We are still searching for the holy grail to handle rare keywords that are not part of a top-k keyword set. However, with the evaluations so far, it is rather clear that no solution will ever be optimal, at least not without the utilization of a big corpus of words to infer the context of those words. The major problem is that even for large-scale training sets, a lot of keywords still have a very low frequency. But since we are very modest, a continual improvement of our current method would suffice.
We experimented with non-negative factorizations and at least for the co-occurrence matrix, the results are very good. The idea is to use the words with the highest weights from a latent topic and then to select an arbitrary keyword that is not in the top-k keyword set and find the best matching latent topic.

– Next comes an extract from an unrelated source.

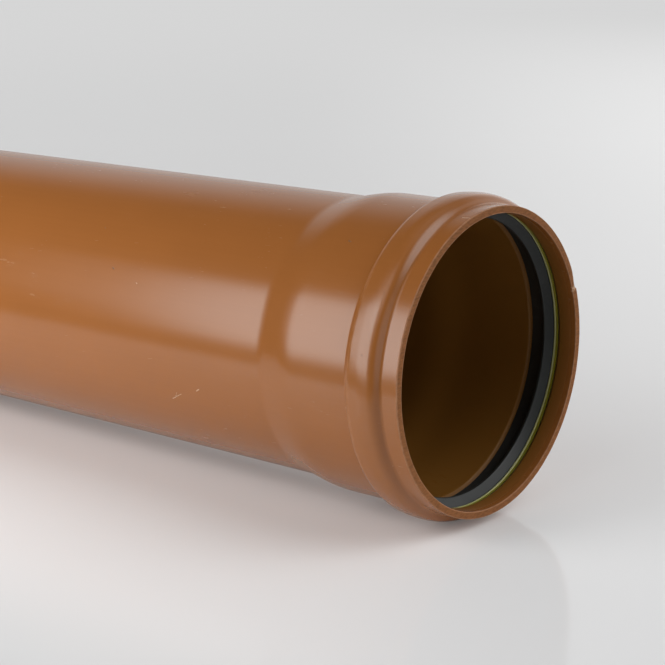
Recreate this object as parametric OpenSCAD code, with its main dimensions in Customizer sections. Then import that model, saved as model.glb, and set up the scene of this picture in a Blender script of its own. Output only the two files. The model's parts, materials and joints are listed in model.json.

Here is an example: We want to find “semantic neighbors” for the word ‘cure’ that is not part of the top-k keyword set. From a NMF model, we extracted the 20 words with the highest weights from each latent topic. Then, we iterated over all movies that contain the word ‘cure’. We then computed the overlap of all other keywords of a movie with the top words from each latent topic. Because, each keyword in the intersection has a weight, we can use it as a weighted sum for a specific topic. Finally, each topic as a dedicated score, or zero, that indicates, how well the keywords of a movie fit into this latent topic. The NMF model we trained contains 50 latent topics and the topic with the highest score for this keyword clearly belongs to the medical domain: medical, doctor, nurse, hospital, health, transplant, surgery. In other words, by considering all movies in our data set, in combination with the latent topics, it is often possible to assign a low frequency keyword with to a dedicated topic by averaging the weights.
The next step is to convert this knowledge into the feature space. A straight-forward solution is to use each a latent topic as a kind of pooled feature that condenses a group of features into a single value. Like the “medical” NMF neuron that combines several related words into a high-level concept. Still, to really benefit of those new features, the encoding must be hierarchical because the weight of such a condensed feature is much higher than those of ordinary single keyword features.